═══ DATA LINES

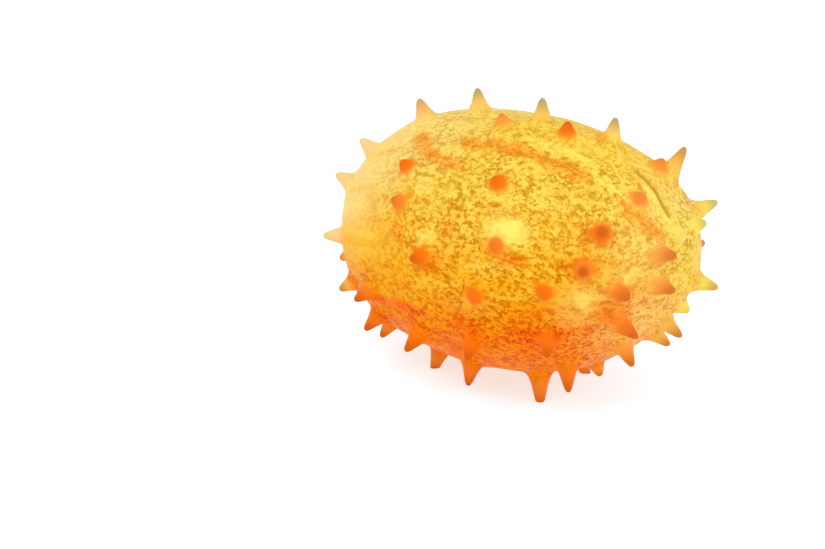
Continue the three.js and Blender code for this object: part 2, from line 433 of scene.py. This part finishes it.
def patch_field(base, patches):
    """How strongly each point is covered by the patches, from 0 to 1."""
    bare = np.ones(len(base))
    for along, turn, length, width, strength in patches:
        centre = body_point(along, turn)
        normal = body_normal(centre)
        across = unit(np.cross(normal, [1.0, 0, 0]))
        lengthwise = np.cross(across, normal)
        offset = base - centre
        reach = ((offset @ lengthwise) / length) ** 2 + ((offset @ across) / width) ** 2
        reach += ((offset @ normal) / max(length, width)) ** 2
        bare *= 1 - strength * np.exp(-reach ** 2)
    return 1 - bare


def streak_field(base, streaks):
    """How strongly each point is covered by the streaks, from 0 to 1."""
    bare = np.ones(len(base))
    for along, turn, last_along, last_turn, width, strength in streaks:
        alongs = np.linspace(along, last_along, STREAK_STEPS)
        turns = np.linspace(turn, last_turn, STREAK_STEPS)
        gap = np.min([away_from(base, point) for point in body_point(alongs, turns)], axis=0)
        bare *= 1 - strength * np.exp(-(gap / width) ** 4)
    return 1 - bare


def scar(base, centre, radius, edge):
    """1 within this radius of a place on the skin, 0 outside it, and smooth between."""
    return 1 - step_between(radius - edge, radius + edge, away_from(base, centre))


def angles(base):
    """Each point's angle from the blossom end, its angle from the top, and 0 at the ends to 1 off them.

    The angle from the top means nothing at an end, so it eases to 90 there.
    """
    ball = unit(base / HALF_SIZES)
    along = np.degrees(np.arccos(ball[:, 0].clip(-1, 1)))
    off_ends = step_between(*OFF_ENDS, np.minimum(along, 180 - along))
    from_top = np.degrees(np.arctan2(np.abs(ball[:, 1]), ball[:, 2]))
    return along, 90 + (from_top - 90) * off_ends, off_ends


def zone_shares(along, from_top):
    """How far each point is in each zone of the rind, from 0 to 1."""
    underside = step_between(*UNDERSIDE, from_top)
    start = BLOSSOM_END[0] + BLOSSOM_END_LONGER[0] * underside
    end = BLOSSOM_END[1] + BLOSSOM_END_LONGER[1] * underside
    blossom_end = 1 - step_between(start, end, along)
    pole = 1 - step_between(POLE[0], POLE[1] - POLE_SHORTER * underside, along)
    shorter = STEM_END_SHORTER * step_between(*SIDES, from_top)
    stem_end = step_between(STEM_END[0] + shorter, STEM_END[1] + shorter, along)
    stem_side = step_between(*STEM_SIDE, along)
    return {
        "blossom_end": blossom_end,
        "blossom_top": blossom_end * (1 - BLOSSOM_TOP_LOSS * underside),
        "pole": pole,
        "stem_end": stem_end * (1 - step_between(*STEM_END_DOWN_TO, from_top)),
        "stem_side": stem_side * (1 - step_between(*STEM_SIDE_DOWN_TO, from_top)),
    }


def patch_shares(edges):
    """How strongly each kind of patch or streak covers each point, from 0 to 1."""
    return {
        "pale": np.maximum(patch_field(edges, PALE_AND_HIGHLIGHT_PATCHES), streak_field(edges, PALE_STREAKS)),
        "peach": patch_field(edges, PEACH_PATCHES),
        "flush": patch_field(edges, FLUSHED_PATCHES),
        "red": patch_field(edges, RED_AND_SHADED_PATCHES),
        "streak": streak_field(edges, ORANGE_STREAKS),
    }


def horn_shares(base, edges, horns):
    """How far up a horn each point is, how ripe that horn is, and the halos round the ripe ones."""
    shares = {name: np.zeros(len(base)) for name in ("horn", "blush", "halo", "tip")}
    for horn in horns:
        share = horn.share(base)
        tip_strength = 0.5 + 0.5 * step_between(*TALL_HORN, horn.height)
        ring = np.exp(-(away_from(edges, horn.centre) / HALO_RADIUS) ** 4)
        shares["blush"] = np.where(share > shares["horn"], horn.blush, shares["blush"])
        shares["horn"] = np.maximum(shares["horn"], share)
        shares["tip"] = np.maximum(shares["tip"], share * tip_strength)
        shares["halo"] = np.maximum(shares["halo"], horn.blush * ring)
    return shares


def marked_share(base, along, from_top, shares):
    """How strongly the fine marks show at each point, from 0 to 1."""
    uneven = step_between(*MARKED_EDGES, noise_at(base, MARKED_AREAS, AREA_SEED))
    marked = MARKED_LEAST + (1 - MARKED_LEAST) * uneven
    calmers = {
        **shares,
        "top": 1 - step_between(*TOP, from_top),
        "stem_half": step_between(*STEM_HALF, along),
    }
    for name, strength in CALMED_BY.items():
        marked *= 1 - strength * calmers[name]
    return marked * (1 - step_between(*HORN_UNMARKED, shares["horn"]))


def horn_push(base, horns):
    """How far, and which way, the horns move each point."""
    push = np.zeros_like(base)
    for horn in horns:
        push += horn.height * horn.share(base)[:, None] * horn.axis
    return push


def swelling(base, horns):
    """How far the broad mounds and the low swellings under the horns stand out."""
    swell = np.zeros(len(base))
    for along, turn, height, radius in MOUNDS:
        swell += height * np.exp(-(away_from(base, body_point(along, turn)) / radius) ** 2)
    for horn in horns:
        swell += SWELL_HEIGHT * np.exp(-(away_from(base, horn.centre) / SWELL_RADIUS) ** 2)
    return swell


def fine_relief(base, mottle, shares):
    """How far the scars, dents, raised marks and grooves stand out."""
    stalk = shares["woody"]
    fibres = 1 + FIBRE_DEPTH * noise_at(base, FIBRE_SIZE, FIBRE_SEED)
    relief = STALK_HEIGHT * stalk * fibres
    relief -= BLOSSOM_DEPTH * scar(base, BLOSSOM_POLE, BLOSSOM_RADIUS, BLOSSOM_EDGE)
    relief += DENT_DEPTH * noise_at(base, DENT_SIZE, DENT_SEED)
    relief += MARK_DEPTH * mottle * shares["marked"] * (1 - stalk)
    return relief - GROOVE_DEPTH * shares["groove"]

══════

__AIM OF THE TASK__
Review the material and copy each line in which the word "this" appears.

__RESULT OF THE EXERCISE__
Continue the three.js and Blender code for this object: part 2, from line 433 of scene.py. This part finishes it.
    """1 within this radius of a place on the skin, 0 outside it, and smooth between."""